Моя новая книга «Агата Кристи: свидетель обвинения» — первая русскоязычная биография автора по-прежнему популярных детективов…
Эта книга в моей литературной биографии занимает довольно странное место, потому что я вообще не любитель детективов: Агату Кристи до того, как взялся за биографию, можно сказать, совсем не читал.
До этого я написал еще две книжки для «Редакции Елены Шубиной» — про Вирджинию Вулф и про Вудхауса. Когда пришло время думать о третьей книге, я сам предложил Агату Кристи, а в душе ужаснулся: что же я буду писать, если не читаю детективов, наевшись этого, когда в первую эпоху моей профессиональной жизни перевел несколько? А так, чтобы лечь на диван, выключить телефон, от всего отрешиться — этого у меня никогда не было и сейчас нет.
Сев за работу, конечно, много таких историй прочитал, еще большее количество просто просмотрел: например, есть прекрасный многосерийный телевизионный фильм Сергея Урсуляка по «Убийству Роджера Экройда», там замечательный Райкин в роли Пуаро. Но по написании книги большего интереса к детективам у меня не стало.

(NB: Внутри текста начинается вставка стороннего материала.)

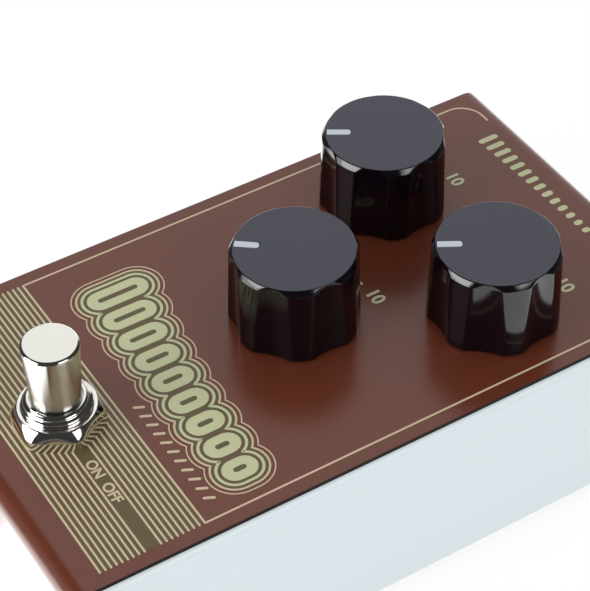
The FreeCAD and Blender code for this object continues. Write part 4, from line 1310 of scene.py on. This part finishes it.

У Кристи любопытная биография: действительно, еще никто за нее не брался. Наверное, все потому, что интерес у всех к ее детективам, а не к ней. А это разные вещи. Сказать, что ее история необычайно увлекательна, нельзя, но в этой биографии есть темные интересные места, в частности, в какой-то момент она взяла и убежала — вся Англия разыскивала ее две недели, а она была на севере страны на водолечебном курорте.
Идея исключительно издательская — проект, согласитесь, хорош: детективы Агаты Кристи до сих пор на виду, переиздаются, выходят новые, а жизнь ее совершенно неизвестна. Думаю, ее будут хорошо покупать, так же как покупали Вудхауса — английский юмор, благодаря моей книге им в последнее время очень увлеклись.
Желаю Москве и москвичам…
В первую очередь снисходительности — во многом к другим, благополучия и терпимости. Хотя, надо сказать, за последние годы люди стали мягче, теплее, улыбчивее. Не знаю, с чем это связано, но, думаю, долго не продлится.
Книга Александра Ливерганта «Агата Кристи: свидетель обвинения» появится в «Редакции Елены Шубиной» этой осенью.